For exhaustive backtracking it's conceptually "straightforward" (the modern algorithms mostly descent from this old paper), but practically difficult: the pattern matcher has a lot of complex, fiddly details to handle unordered links, choice links, optional presence, mandatory absence, variable sequential greedy and non-greedy globbing, grounded predicate nodes, virtual links and disconnected graphs, etc. that make the actual (single-threaded) implementation large and complex. Back-tracking is the "easy part", not trashing the state for all of these different subsystems is the hard part.
The desire to guide the search heuristically makes things more complicated, as they mean a processor with lots of high-priority stuff on its frontier should shove some of it off to other processors that have lower-priority stuff on their frontiers.... Still, I actually suspect this wouldn't be extremely hard to do with the current PM -- it wraps most of its steps up nicely enough in callbacks...

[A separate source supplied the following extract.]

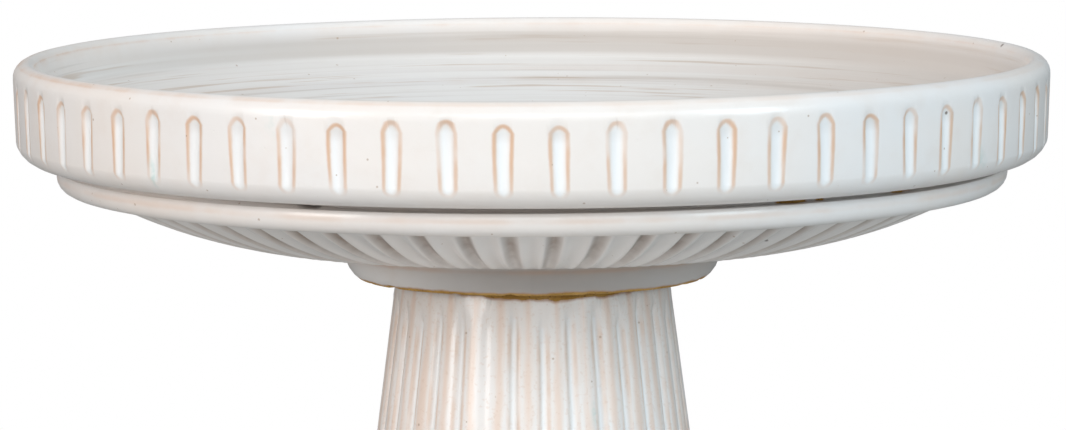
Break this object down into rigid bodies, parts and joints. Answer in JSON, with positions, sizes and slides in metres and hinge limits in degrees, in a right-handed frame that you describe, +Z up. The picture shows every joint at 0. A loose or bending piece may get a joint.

It is not at all clear that this would somehow run faster than the "easy way", described above; where each search starting point is run in it's own thread. It might run slower, depending on how quickly one can lock and unlock each stack push/pop.
The trivial way
The trivial way is to realize that most computations require running the pattern matcher many thousands or millions of times. So, each time you run it, just run it in a different thread! Thus, for almost no coding effort at all, you get massive parallelism!
Any one single pattern match is fast, completing in milliseconds (depending very strong on the dataset), and thus is not a primary bottleneck by itself. The main bottleneck is that it has to be run lots of times, on lots of data; but that can be parallelized using the standard "embarrasingly parallel" approach.